┏━━
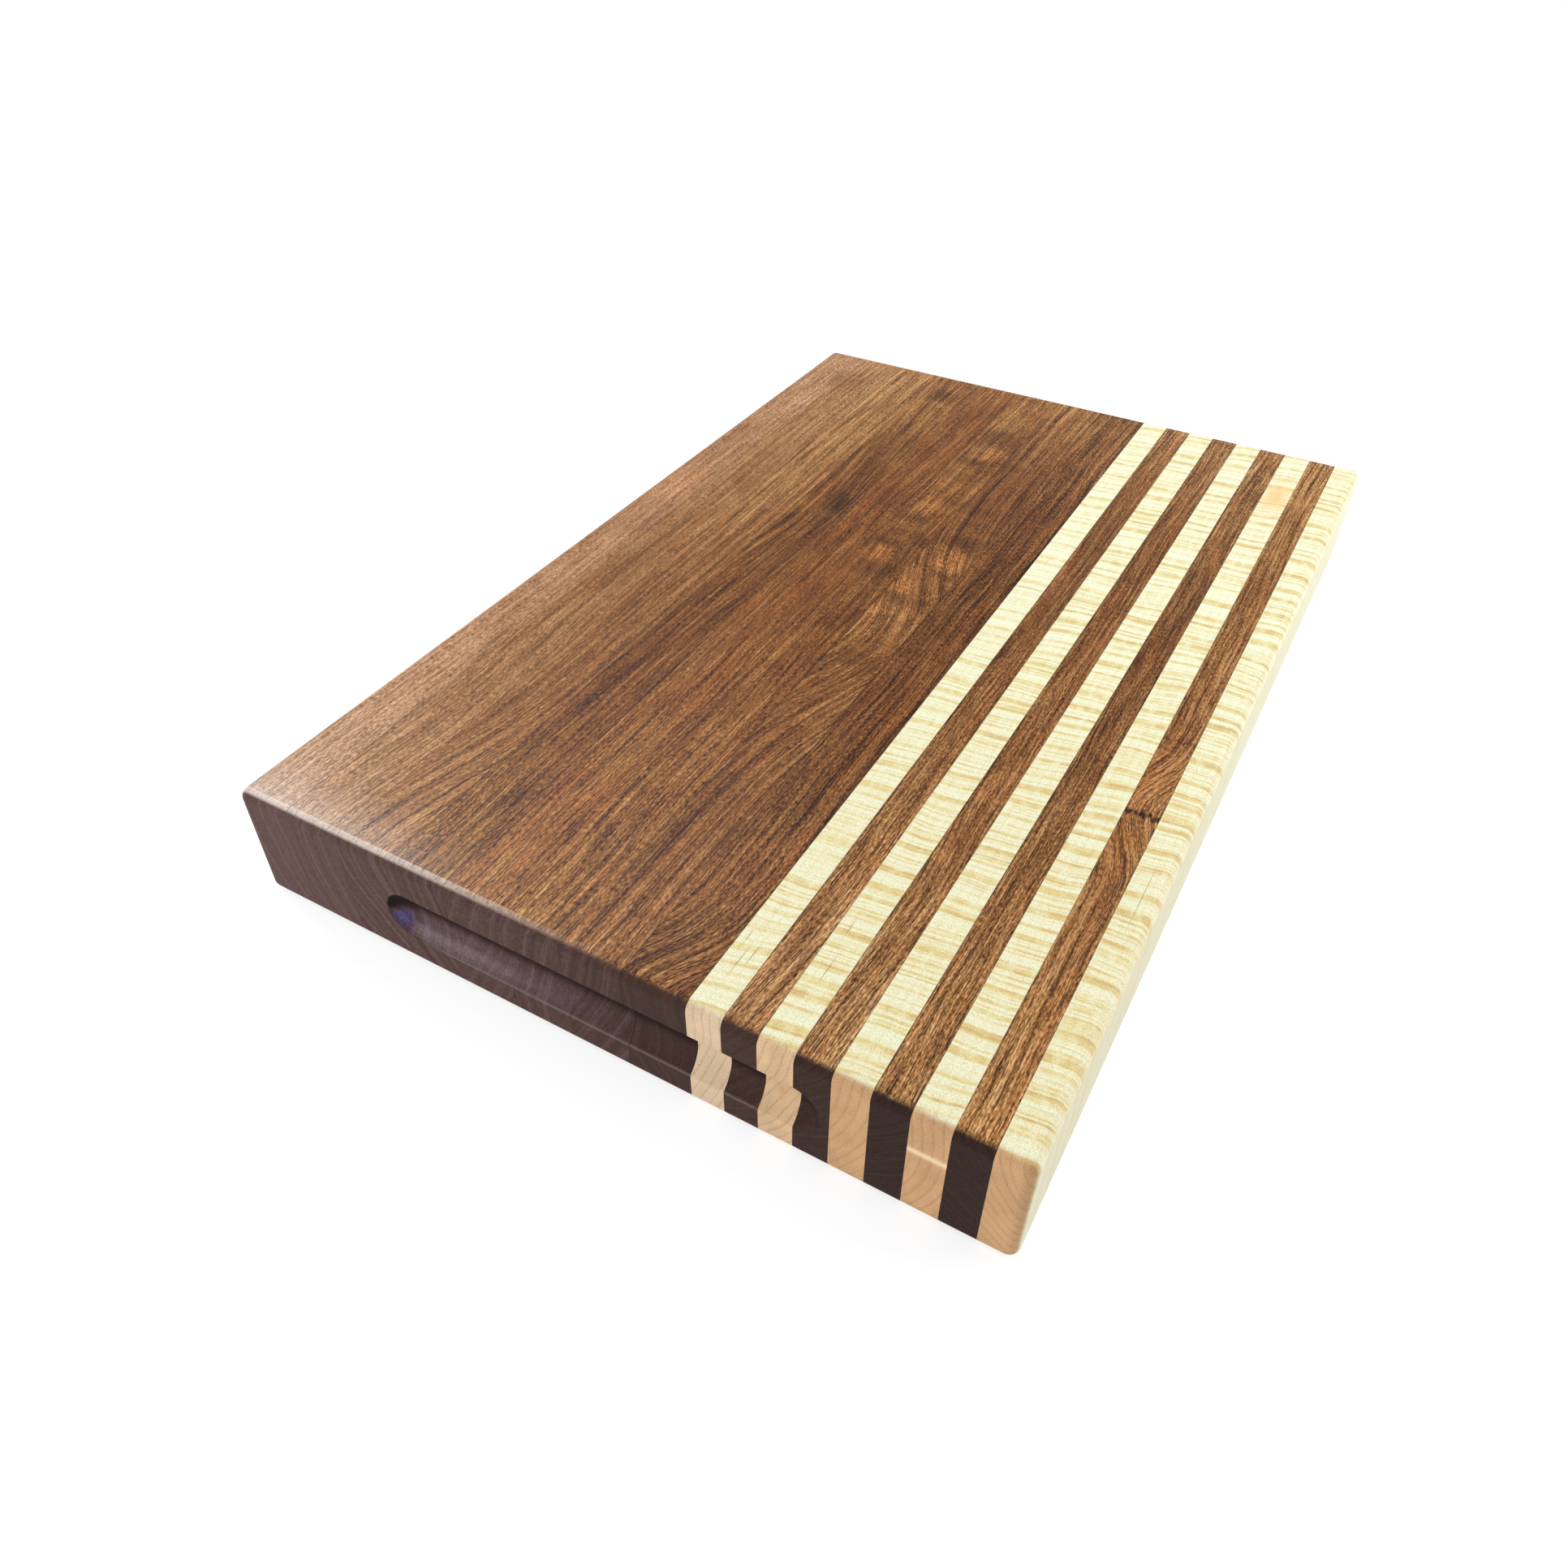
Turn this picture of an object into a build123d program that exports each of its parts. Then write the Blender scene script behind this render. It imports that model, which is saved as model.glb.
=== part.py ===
from build123d import *
import os

# Cutting board glued up from edge-grain strips of walnut and maple.
# Frame: millimetres, origin at the middle of the underside, +X across the board towards the
# striped edge, +Y along the grain, +Z up.

# Driving dimensions
board_width = 304.8
board_length = 457.2
board_thickness = 50.0
stripe_width = 12.5
stripe_count = 9
stave_count = 8
edge_radius = 4.0

# Finger groove: a round-nosed cutter run along the middle of each end face
cutter_radius = 12.7
groove_depth = 5.5
groove_travel = 152.4
groove_height = 24.0
groove_lip_radius = 0.6

# Sizes that follow from them
half_width = board_width / 2
half_length = board_length / 2
panel_width = board_width - stripe_count * stripe_width
stave_width = panel_width / stave_count
panel_right = -half_width + panel_width
cutter_standoff = cutter_radius - groove_depth


def groove_lip_edges(block):
    """The closed line where each groove meets its flat end face."""
    end_faces = block.faces().filter_by(Plane.XZ).filter_by(GeomType.PLANE)
    lips = ShapeList()
    for face in end_faces:
        for opening in face.inner_wires():
            lips.extend(opening.edges())
    return lips


# The whole glued blank, shaped before it is divided: eased on every edge, grooved at both ends
with BuildPart() as blank:
    Box(
        board_width,
        board_length,
        board_thickness,
        align=(Align.CENTER, Align.CENTER, Align.MIN),
    )
    fillet(blank.edges(), radius=edge_radius)
    for end_sign in (-1, 1):
        cutter_y = end_sign * (half_length + cutter_standoff)
        with Locations((0, cutter_y, groove_height)):
            Cylinder(
                radius=cutter_radius,
                height=groove_travel,
                rotation=(0, 90, 0),
                mode=Mode.SUBTRACT,
            )
        with Locations(
            (-groove_travel / 2, cutter_y, groove_height),
            (groove_travel / 2, cutter_y, groove_height),
        ):
            Sphere(radius=cutter_radius, mode=Mode.SUBTRACT)
    fillet(groove_lip_edges(blank), radius=groove_lip_radius)


def write_strip(name, left, width):
    """Cut one full-length strip of wood out of the blank and write it."""
    with BuildPart() as strip:
        add(blank.part)
        with Locations((left + width / 2, 0, board_thickness / 2)):
            Box(width, 2 * board_length, 2 * board_thickness, mode=Mode.INTERSECT)
    strip.part.label = name
    export_step(strip.part, f"parts/{name}.step")


os.makedirs("parts", exist_ok=True)

# The plain panel: eight walnut staves side by side
for stave in range(stave_count):
    stave_left = -half_width + stave * stave_width
    write_strip(f"walnut_stave_{stave + 1}", stave_left, stave_width)

# The striped side: maple and walnut in turn, starting and ending with maple
for stripe in range(stripe_count):
    wood = "maple" if stripe % 2 == 0 else "walnut"
    stripe_left = panel_right + stripe * stripe_width
    write_strip(f"{wood}_strip_{stripe // 2 + 1}", stripe_left, stripe_width)
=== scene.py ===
"""Looks for the cutting board: oiled walnut and curly maple, as solid procedural wood in every strip.

Every length in the materials is in millimetres of the board's own frame.
"""
import math

import bpy
from mathutils import Matrix, Vector


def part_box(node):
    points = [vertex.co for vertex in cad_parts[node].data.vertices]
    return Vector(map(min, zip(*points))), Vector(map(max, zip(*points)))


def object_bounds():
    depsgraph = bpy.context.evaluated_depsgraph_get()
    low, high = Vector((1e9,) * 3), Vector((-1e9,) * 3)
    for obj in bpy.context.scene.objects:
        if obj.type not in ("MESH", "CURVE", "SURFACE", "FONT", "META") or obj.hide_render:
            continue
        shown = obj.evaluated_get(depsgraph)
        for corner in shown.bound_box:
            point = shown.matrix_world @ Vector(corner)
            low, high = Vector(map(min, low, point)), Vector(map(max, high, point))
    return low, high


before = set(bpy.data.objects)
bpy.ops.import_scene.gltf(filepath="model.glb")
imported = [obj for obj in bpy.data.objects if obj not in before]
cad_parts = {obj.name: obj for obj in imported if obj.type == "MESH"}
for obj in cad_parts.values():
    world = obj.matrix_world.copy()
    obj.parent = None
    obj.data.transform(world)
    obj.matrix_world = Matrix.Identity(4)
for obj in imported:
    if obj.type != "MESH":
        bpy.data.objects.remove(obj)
cad_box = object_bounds()

METRE = 1000.0
near_end = cad_box[0][1] * METRE
far_end = cad_box[1][1] * METRE
half_width = cad_box[1][0] * METRE
board_top = cad_box[1][2] * METRE

# The radius of the board's edges, and for a finger groove: the height of its middle, how far below
# that its lower lip is, the x of its -X round end, and how near to the board's end its surface stays
EDGE_RADIUS = 4.0
GROOVE_HEIGHT = 24.0
LIP_BELOW = 10.6
ROUND_END = -83.5
GROOVE_REACH = 6.0

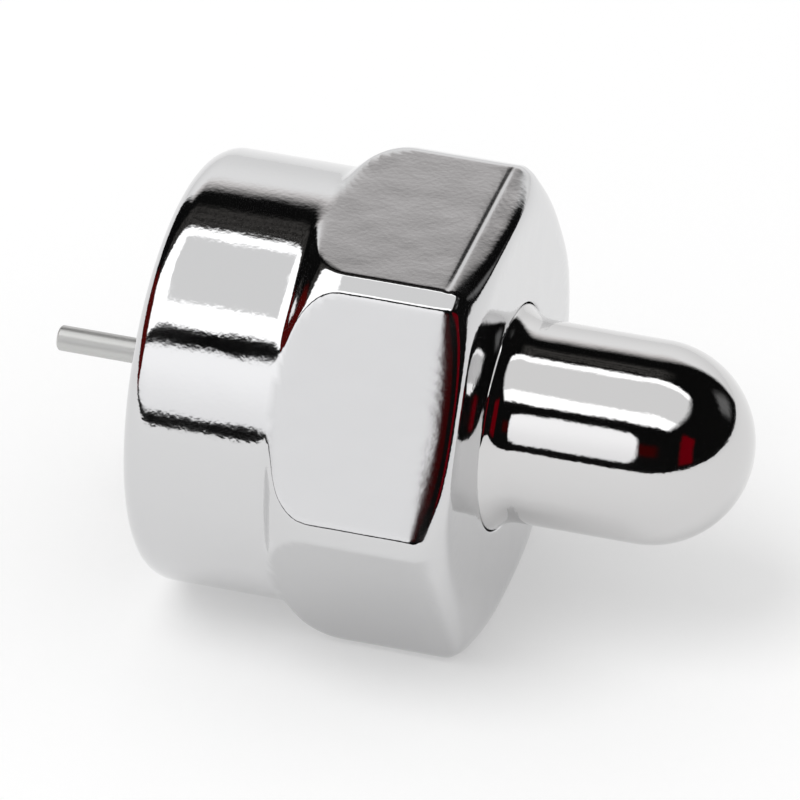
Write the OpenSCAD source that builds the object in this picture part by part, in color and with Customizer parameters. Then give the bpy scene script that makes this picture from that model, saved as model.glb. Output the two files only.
┗━━
## [WHAT TO DO]
Output exactly the lines running from the line containing "# The striped" through the line containing "low, high = Vector((1e9,)", and only those lines.

## [RESULT BELOW]
# The striped side: maple and walnut in turn, starting and ending with maple
for stripe in range(stripe_count):
    wood = "maple" if stripe % 2 == 0 else "walnut"
    stripe_left = panel_right + stripe * stripe_width
    write_strip(f"{wood}_strip_{stripe // 2 + 1}", stripe_left, stripe_width)
=== scene.py ===
"""Looks for the cutting board: oiled walnut and curly maple, as solid procedural wood in every strip.

Every length in the materials is in millimetres of the board's own frame.
"""
import math

import bpy
from mathutils import Matrix, Vector


def part_box(node):
    points = [vertex.co for vertex in cad_parts[node].data.vertices]
    return Vector(map(min, zip(*points))), Vector(map(max, zip(*points)))


def object_bounds():
    depsgraph = bpy.context.evaluated_depsgraph_get()
    low, high = Vector((1e9,) * 3), Vector((-1e9,) * 3)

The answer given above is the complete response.